DATA TO USE:
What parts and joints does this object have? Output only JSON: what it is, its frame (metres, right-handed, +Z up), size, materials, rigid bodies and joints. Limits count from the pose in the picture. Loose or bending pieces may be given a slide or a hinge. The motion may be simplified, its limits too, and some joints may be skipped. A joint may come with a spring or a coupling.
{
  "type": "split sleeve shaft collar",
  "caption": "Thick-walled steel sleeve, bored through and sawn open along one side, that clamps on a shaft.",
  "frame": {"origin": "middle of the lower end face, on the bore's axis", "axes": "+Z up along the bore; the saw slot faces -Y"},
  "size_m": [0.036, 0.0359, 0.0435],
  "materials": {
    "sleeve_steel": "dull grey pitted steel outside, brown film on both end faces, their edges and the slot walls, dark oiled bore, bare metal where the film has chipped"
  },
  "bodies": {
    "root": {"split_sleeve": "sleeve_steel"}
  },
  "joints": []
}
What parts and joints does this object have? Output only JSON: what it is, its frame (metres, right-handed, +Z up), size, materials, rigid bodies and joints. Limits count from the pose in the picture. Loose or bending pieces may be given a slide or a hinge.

--

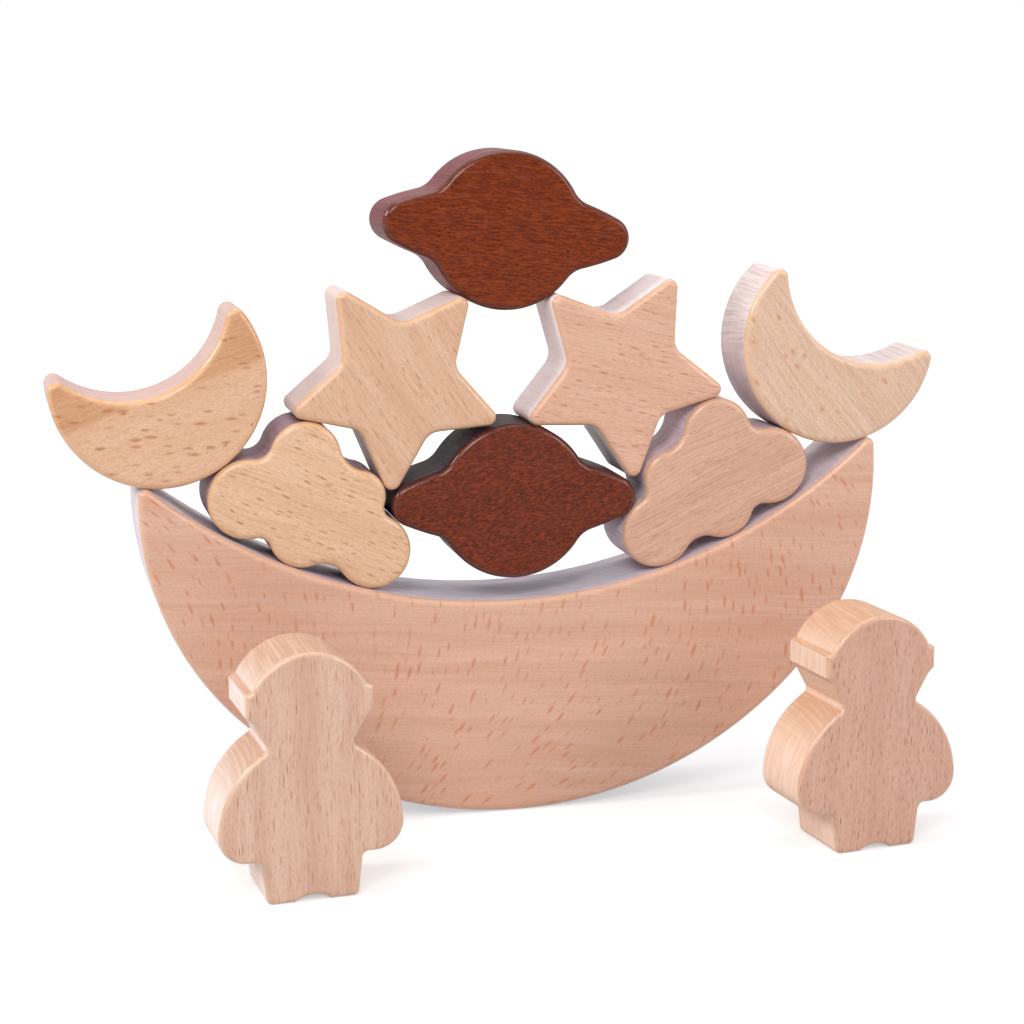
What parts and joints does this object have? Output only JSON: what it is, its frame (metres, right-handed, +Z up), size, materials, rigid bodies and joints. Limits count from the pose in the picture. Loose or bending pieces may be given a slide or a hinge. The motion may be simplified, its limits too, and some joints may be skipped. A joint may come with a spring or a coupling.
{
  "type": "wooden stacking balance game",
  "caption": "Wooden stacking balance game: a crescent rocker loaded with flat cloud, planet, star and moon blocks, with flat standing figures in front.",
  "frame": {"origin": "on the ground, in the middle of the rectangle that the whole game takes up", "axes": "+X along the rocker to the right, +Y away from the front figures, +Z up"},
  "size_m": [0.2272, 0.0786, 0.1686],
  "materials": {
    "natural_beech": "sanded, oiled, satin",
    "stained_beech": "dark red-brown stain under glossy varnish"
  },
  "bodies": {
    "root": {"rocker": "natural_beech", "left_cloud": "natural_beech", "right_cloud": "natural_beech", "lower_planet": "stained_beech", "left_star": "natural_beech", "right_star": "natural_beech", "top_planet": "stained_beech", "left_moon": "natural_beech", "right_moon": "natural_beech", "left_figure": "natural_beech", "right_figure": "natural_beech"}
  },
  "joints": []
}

--

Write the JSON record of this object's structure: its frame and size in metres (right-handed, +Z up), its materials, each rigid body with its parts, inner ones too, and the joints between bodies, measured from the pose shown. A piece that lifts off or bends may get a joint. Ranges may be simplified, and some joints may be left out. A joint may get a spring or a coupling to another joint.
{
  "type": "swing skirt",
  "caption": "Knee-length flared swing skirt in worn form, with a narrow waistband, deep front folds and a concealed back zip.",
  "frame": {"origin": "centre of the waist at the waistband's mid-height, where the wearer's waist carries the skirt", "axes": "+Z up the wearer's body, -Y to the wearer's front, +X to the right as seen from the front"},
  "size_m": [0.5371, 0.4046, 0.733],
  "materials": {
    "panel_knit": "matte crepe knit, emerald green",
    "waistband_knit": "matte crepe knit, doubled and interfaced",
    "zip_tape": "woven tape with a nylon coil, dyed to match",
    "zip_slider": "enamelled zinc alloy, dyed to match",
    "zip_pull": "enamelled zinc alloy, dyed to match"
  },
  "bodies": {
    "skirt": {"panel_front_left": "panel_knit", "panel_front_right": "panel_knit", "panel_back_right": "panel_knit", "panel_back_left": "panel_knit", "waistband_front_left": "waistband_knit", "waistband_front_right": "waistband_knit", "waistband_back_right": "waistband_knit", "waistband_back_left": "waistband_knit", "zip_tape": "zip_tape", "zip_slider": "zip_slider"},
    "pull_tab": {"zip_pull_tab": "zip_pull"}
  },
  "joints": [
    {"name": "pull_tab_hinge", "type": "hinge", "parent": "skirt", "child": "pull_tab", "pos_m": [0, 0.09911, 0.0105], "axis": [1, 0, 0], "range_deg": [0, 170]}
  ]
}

TASK GOAL: Return each full line of the entries that contains the word "body".

RESULT OF THE TASK:
Write the JSON record of this object's structure: its frame and size in metres (right-handed, +Z up), its materials, each rigid body with its parts, inner ones too, and the joints between bodies, measured from the pose shown. A piece that lifts off or bends may get a joint. Ranges may be simplified, and some joints may be left out. A joint may get a spring or a coupling to another joint.
  "frame": {"origin": "centre of the waist at the waistband's mid-height, where the wearer's waist carries the skirt", "axes": "+Z up the wearer's body, -Y to the wearer's front, +X to the right as seen from the front"},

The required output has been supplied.